▶ TASK GOAL: Would you quote the material below in full and unchanged?

BEGIN DATASET CONTENT

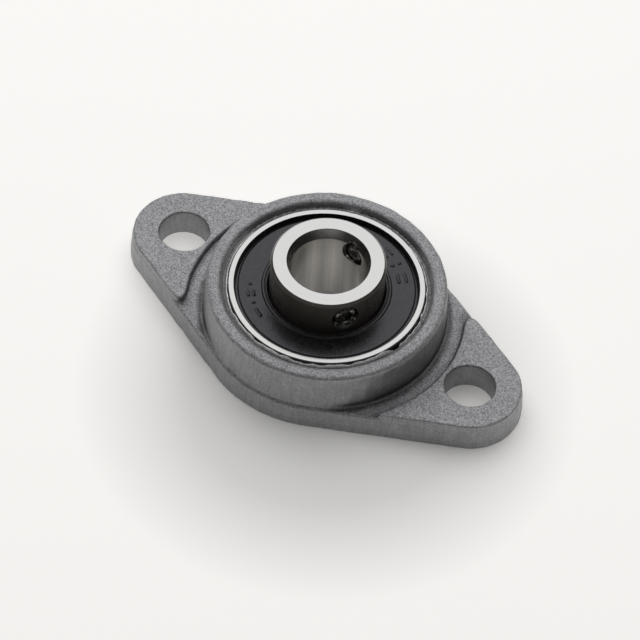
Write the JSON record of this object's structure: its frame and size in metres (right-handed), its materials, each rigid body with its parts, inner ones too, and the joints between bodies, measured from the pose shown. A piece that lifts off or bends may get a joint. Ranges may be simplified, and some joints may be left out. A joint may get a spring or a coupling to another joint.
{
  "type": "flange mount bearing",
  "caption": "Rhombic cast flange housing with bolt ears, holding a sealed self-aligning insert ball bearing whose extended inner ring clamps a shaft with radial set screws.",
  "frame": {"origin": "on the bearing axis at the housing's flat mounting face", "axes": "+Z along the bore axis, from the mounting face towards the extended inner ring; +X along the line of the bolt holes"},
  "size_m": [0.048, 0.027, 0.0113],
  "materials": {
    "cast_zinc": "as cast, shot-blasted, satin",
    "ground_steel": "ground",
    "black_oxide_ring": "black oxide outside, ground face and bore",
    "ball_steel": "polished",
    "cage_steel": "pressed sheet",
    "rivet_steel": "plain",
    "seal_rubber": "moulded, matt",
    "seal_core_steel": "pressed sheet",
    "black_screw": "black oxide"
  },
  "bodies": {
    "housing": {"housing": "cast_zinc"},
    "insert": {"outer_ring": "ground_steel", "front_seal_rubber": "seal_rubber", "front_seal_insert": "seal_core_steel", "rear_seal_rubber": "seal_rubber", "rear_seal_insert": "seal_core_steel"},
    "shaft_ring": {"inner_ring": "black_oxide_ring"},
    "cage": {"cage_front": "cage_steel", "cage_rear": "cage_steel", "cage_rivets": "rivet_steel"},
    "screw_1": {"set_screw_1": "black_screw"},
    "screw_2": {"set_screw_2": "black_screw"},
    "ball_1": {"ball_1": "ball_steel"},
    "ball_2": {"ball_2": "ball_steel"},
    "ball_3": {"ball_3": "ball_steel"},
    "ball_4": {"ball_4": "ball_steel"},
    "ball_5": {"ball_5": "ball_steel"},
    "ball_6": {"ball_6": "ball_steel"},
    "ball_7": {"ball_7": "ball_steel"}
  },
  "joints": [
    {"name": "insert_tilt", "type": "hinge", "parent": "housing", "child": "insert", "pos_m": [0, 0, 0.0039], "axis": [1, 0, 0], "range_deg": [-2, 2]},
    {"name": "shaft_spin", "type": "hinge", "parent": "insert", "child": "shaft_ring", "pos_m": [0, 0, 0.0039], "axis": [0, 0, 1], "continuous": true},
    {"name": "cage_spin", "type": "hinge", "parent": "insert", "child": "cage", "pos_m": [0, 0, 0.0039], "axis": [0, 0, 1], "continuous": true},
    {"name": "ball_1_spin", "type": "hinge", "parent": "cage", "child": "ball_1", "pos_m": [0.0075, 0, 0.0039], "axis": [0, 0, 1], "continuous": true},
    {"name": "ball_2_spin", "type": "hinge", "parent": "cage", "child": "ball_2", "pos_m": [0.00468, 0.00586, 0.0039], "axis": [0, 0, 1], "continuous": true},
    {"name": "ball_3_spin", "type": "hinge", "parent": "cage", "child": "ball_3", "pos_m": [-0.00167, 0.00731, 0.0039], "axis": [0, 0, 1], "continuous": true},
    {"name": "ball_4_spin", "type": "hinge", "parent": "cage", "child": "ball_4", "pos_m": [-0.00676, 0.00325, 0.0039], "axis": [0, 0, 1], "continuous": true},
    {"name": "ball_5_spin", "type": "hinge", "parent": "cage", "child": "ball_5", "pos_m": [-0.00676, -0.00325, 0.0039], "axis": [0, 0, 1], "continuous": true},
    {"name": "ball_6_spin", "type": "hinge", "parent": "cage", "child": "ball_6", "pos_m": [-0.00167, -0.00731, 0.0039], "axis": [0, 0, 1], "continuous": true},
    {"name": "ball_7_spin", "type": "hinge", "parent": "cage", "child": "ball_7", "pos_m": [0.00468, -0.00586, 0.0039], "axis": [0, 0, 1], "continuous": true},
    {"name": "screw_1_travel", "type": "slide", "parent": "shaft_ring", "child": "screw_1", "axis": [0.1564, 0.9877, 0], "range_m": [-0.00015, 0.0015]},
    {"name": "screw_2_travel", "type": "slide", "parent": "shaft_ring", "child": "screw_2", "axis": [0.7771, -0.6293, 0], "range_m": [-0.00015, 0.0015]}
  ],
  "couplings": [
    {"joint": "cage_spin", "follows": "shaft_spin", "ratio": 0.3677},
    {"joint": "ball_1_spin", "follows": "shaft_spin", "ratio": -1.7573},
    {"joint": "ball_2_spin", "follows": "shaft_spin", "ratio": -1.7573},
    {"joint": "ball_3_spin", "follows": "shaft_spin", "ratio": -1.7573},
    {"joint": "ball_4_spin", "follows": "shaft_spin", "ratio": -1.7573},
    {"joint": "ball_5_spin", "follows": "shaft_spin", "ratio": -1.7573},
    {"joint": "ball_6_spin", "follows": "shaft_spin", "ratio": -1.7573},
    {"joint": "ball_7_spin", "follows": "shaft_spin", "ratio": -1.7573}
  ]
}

END DATASET CONTENT

▶ RESPONSE BELOW:
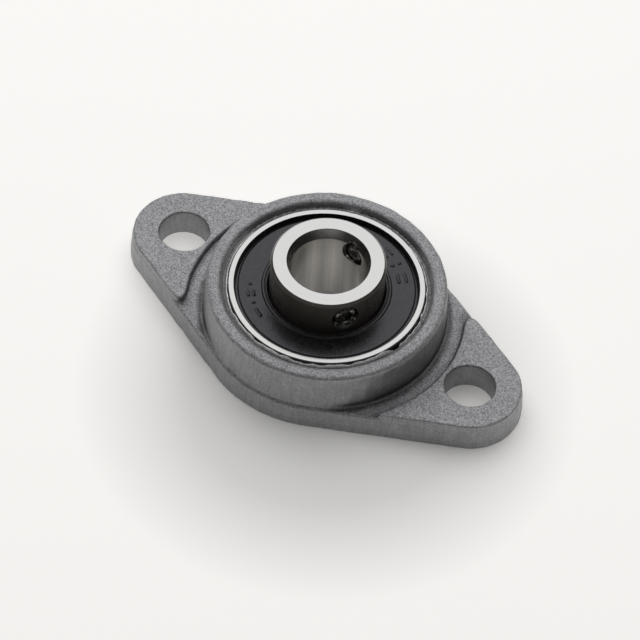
Write the JSON record of this object's structure: its frame and size in metres (right-handed), its materials, each rigid body with its parts, inner ones too, and the joints between bodies, measured from the pose shown. A piece that lifts off or bends may get a joint. Ranges may be simplified, and some joints may be left out. A joint may get a spring or a coupling to another joint.
{
  "type": "flange mount bearing",
  "caption": "Rhombic cast flange housing with bolt ears, holding a sealed self-aligning insert ball bearing whose extended inner ring clamps a shaft with radial set screws.",
  "frame": {"origin": "on the bearing axis at the housing's flat mounting face", "axes": "+Z along the bore axis, from the mounting face towards the extended inner ring; +X along the line of the bolt holes"},
  "size_m": [0.048, 0.027, 0.0113],
  "materials": {
    "cast_zinc": "as cast, shot-blasted, satin",
    "ground_steel": "ground",
    "black_oxide_ring": "black oxide outside, ground face and bore",
    "ball_steel": "polished",
    "cage_steel": "pressed sheet",
    "rivet_steel": "plain",
    "seal_rubber": "moulded, matt",
    "seal_core_steel": "pressed sheet",
    "black_screw": "black oxide"
  },
  "bodies": {
    "housing": {"housing": "cast_zinc"},
    "insert": {"outer_ring": "ground_steel", "front_seal_rubber": "seal_rubber", "front_seal_insert": "seal_core_steel", "rear_seal_rubber": "seal_rubber", "rear_seal_insert": "seal_core_steel"},
    "shaft_ring": {"inner_ring": "black_oxide_ring"},
    "cage": {"cage_front": "cage_steel", "cage_rear": "cage_steel", "cage_rivets": "rivet_steel"},
    "screw_1": {"set_screw_1": "black_screw"},
    "screw_2": {"set_screw_2": "black_screw"},
    "ball_1": {"ball_1": "ball_steel"},
    "ball_2": {"ball_2": "ball_steel"},
    "ball_3": {"ball_3": "ball_steel"},
    "ball_4": {"ball_4": "ball_steel"},
    "ball_5": {"ball_5": "ball_steel"},
    "ball_6": {"ball_6": "ball_steel"},
    "ball_7": {"ball_7": "ball_steel"}
  },
  "joints": [
    {"name": "insert_tilt", "type": "hinge", "parent": "housing", "child": "insert", "pos_m": [0, 0, 0.0039], "axis": [1, 0, 0], "range_deg": [-2, 2]},
    {"name": "shaft_spin", "type": "hinge", "parent": "insert", "child": "shaft_ring", "pos_m": [0, 0, 0.0039], "axis": [0, 0, 1], "continuous": true},
    {"name": "cage_spin", "type": "hinge", "parent": "insert", "child": "cage", "pos_m": [0, 0, 0.0039], "axis": [0, 0, 1], "continuous": true},
    {"name": "ball_1_spin", "type": "hinge", "parent": "cage", "child": "ball_1", "pos_m": [0.0075, 0, 0.0039], "axis": [0, 0, 1], "continuous": true},
    {"name": "ball_2_spin", "type": "hinge", "parent": "cage", "child": "ball_2", "pos_m": [0.00468, 0.00586, 0.0039], "axis": [0, 0, 1], "continuous": true},
    {"name": "ball_3_spin", "type": "hinge", "parent": "cage", "child": "ball_3", "pos_m": [-0.00167, 0.00731, 0.0039], "axis": [0, 0, 1], "continuous": true},
    {"name": "ball_4_spin", "type": "hinge", "parent": "cage", "child": "ball_4", "pos_m": [-0.00676, 0.00325, 0.0039], "axis": [0, 0, 1], "continuous": true},
    {"name": "ball_5_spin", "type": "hinge", "parent": "cage", "child": "ball_5", "pos_m": [-0.00676, -0.00325, 0.0039], "axis": [0, 0, 1], "continuous": true},
    {"name": "ball_6_spin", "type": "hinge", "parent": "cage", "child": "ball_6", "pos_m": [-0.00167, -0.00731, 0.0039], "axis": [0, 0, 1], "continuous": true},
    {"name": "ball_7_spin", "type": "hinge", "parent": "cage", "child": "ball_7", "pos_m": [0.00468, -0.00586, 0.0039], "axis": [0, 0, 1], "continuous": true},
    {"name": "screw_1_travel", "type": "slide", "parent": "shaft_ring", "child": "screw_1", "axis": [0.1564, 0.9877, 0], "range_m": [-0.00015, 0.0015]},
    {"name": "screw_2_travel", "type": "slide", "parent": "shaft_ring", "child": "screw_2", "axis": [0.7771, -0.6293, 0], "range_m": [-0.00015, 0.0015]}
  ],
  "couplings": [
    {"joint": "cage_spin", "follows": "shaft_spin", "ratio": 0.3677},
    {"joint": "ball_1_spin", "follows": "shaft_spin", "ratio": -1.7573},
    {"joint": "ball_2_spin", "follows": "shaft_spin", "ratio": -1.7573},
    {"joint": "ball_3_spin", "follows": "shaft_spin", "ratio": -1.7573},
    {"joint": "ball_4_spin", "follows": "shaft_spin", "ratio": -1.7573},
    {"joint": "ball_5_spin", "follows": "shaft_spin", "ratio": -1.7573},
    {"joint": "ball_6_spin", "follows": "shaft_spin", "ratio": -1.7573},
    {"joint": "ball_7_spin", "follows": "shaft_spin", "ratio": -1.7573}
  ]
}